**Your goal**
Would you return the complete listing below word for word?
□ □ □ □
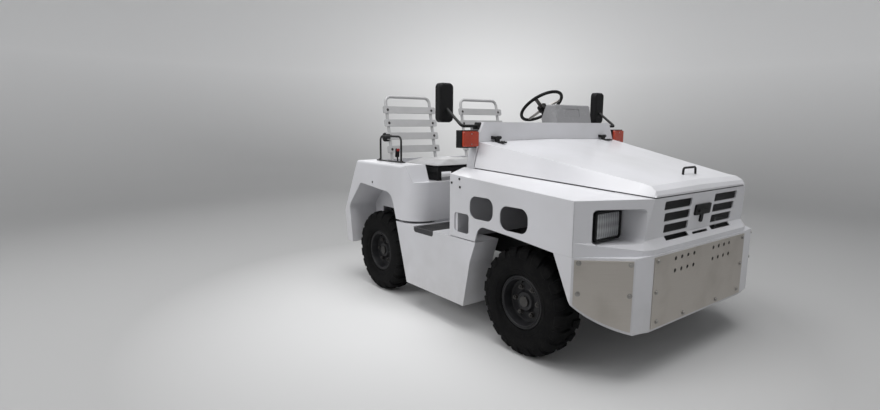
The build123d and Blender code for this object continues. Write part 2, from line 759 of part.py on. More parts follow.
with BuildPart() as nose_panel:
    add(nose_form)
    add(nose_block(sheet), mode=Mode.SUBTRACT)
    add(pockets.part)
    # Open above, between the seams, where the hood closes it
    rear_seam_y = seam_at(side_corner_x)[0]
    open_plan = [
        (side_corner_x - 1, rear_seam_y - sheet), (nose_x - 1.25 * sheet, seam_front_y - sheet),
    ]
    with BuildSketch(Plane.XY.offset(seam_front_z - 2 * sheet)):
        Polygon(*whole_plan(open_plan), align=None)
    extrude(amount=seam_rear_z - seam_front_z, mode=Mode.SUBTRACT)
    with Locations((nose_x, 0, seam_front_z)):
        Box(60, 2 * seam_front_y, 100, align=(Align.CENTER, Align.CENTER, Align.MIN), mode=Mode.SUBTRACT)
    for side in (1, -1):
        with BuildSketch(Plane.YZ.offset(pocket_back_x + pocket_wall)):
            with Locations((side * lamp_y, lamp_z)):
                RectangleRounded(pocket_width, pocket_height, pocket_corner)
        extrude(amount=front_end - pocket_back_x, mode=Mode.SUBTRACT)
    # Slots of the middle face: two columns of four rows, and one below the latch
    with BuildSketch(nose_face):
        for row in range(slot_rows):
            slot_outer_y = seam_front_y - 95.0 - row * 13.0
            with Locations(*[(side * (slot_inner_y + slot_outer_y) / 2, -first_slot_drop - row * slot_pitch)
                             for side in (1, -1)]):
                RectangleRounded(slot_outer_y - slot_inner_y, slot_height, slot_corner)
        with Locations((0, -first_slot_drop - 3.1 * slot_pitch)):
            RectangleRounded(160, slot_height - 8, slot_corner)
    extrude(amount=2 * sheet, both=True, mode=Mode.SUBTRACT)
write_piece(nose_panel.part, "nose_panel")

# Grille mesh behind the slots: expanded metal with diamond holes in two fields
mesh_thickness = 3.0
mesh_middle_drop = 140.0
diamond_width = 46.0
diamond_height = 23.0
mesh_bar = 5.0
diamond_column_count = 5
diamond_row_count = 8
with BuildPart() as grille_mesh:
    with BuildSketch(nose_face.offset(-sheet - mesh_thickness)):
        with Locations((0, -mesh_middle_drop)):
            Rectangle(2 * (seam_front_y - 75.0), 240.0)
        for side in (1, -1):
            for fewer in (0, 1):
                with Locations((side * (seam_front_y - 222.0), -mesh_middle_drop)):
                    with GridLocations(diamond_width + 2 * mesh_bar, diamond_height + mesh_bar,
                                       diamond_column_count - fewer, diamond_row_count - fewer):
                        Polygon(
                            (diamond_width / 2, 0), (0, diamond_height / 2), (-diamond_width / 2, 0),
                            (0, -diamond_height / 2), mode=Mode.SUBTRACT,
                        )
    extrude(amount=mesh_thickness)
write_piece(grille_mesh.part, "grille_mesh")

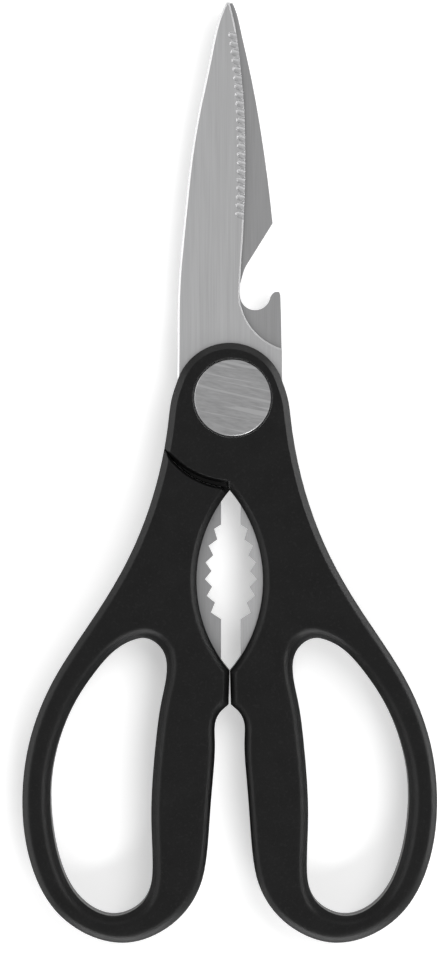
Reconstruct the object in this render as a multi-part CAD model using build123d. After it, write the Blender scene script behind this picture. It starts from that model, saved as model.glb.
□ □ □ □
**Result of this exercise**
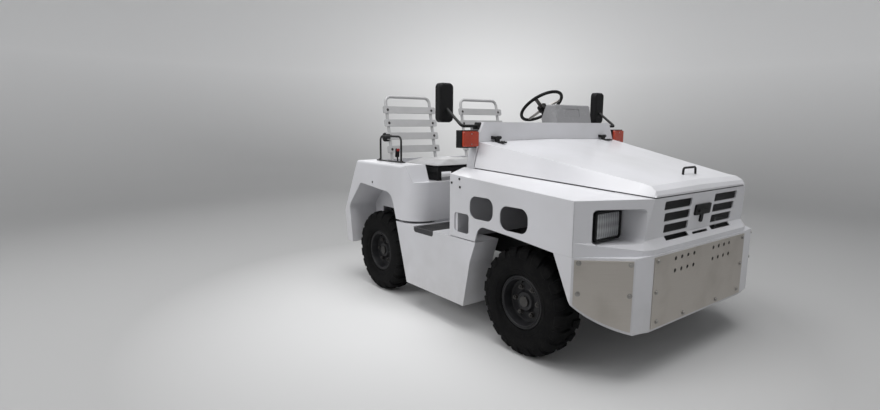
The build123d and Blender code for this object continues. Write part 2, from line 759 of part.py on. More parts follow.
with BuildPart() as nose_panel:
    add(nose_form)
    add(nose_block(sheet), mode=Mode.SUBTRACT)
    add(pockets.part)
    # Open above, between the seams, where the hood closes it
    rear_seam_y = seam_at(side_corner_x)[0]
    open_plan = [
        (side_corner_x - 1, rear_seam_y - sheet), (nose_x - 1.25 * sheet, seam_front_y - sheet),
    ]
    with BuildSketch(Plane.XY.offset(seam_front_z - 2 * sheet)):
        Polygon(*whole_plan(open_plan), align=None)
    extrude(amount=seam_rear_z - seam_front_z, mode=Mode.SUBTRACT)
    with Locations((nose_x, 0, seam_front_z)):
        Box(60, 2 * seam_front_y, 100, align=(Align.CENTER, Align.CENTER, Align.MIN), mode=Mode.SUBTRACT)
    for side in (1, -1):
        with BuildSketch(Plane.YZ.offset(pocket_back_x + pocket_wall)):
            with Locations((side * lamp_y, lamp_z)):
                RectangleRounded(pocket_width, pocket_height, pocket_corner)
        extrude(amount=front_end - pocket_back_x, mode=Mode.SUBTRACT)
    # Slots of the middle face: two columns of four rows, and one below the latch
    with BuildSketch(nose_face):
        for row in range(slot_rows):
            slot_outer_y = seam_front_y - 95.0 - row * 13.0
            with Locations(*[(side * (slot_inner_y + slot_outer_y) / 2, -first_slot_drop - row * slot_pitch)
                             for side in (1, -1)]):
                RectangleRounded(slot_outer_y - slot_inner_y, slot_height, slot_corner)
        with Locations((0, -first_slot_drop - 3.1 * slot_pitch)):
            RectangleRounded(160, slot_height - 8, slot_corner)
    extrude(amount=2 * sheet, both=True, mode=Mode.SUBTRACT)
write_piece(nose_panel.part, "nose_panel")

# Grille mesh behind the slots: expanded metal with diamond holes in two fields
mesh_thickness = 3.0
mesh_middle_drop = 140.0
diamond_width = 46.0
diamond_height = 23.0
mesh_bar = 5.0
diamond_column_count = 5
diamond_row_count = 8
with BuildPart() as grille_mesh:
    with BuildSketch(nose_face.offset(-sheet - mesh_thickness)):
        with Locations((0, -mesh_middle_drop)):
            Rectangle(2 * (seam_front_y - 75.0), 240.0)
        for side in (1, -1):
            for fewer in (0, 1):
                with Locations((side * (seam_front_y - 222.0), -mesh_middle_drop)):
                    with GridLocations(diamond_width + 2 * mesh_bar, diamond_height + mesh_bar,
                                       diamond_column_count - fewer, diamond_row_count - fewer):
                        Polygon(
                            (diamond_width / 2, 0), (0, diamond_height / 2), (-diamond_width / 2, 0),
                            (0, -diamond_height / 2), mode=Mode.SUBTRACT,
                        )
    extrude(amount=mesh_thickness)
write_piece(grille_mesh.part, "grille_mesh")

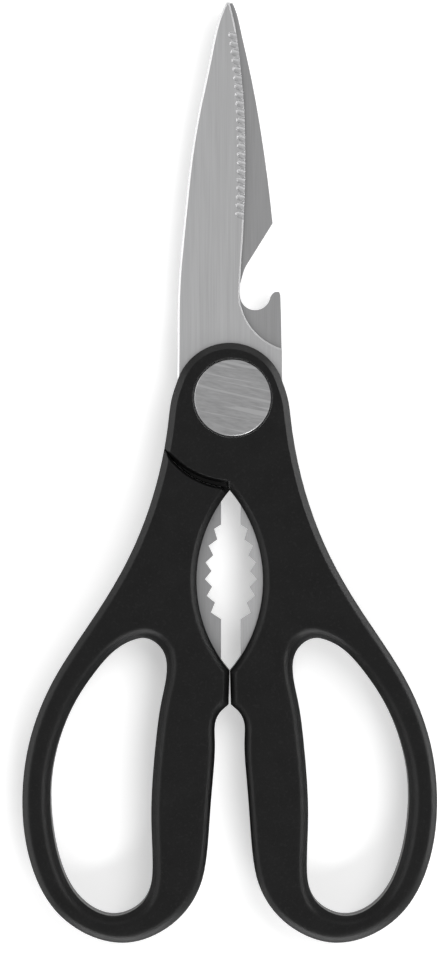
Reconstruct the object in this render as a multi-part CAD model using build123d. After it, write the Blender scene script behind this picture. It starts from that model, saved as model.glb.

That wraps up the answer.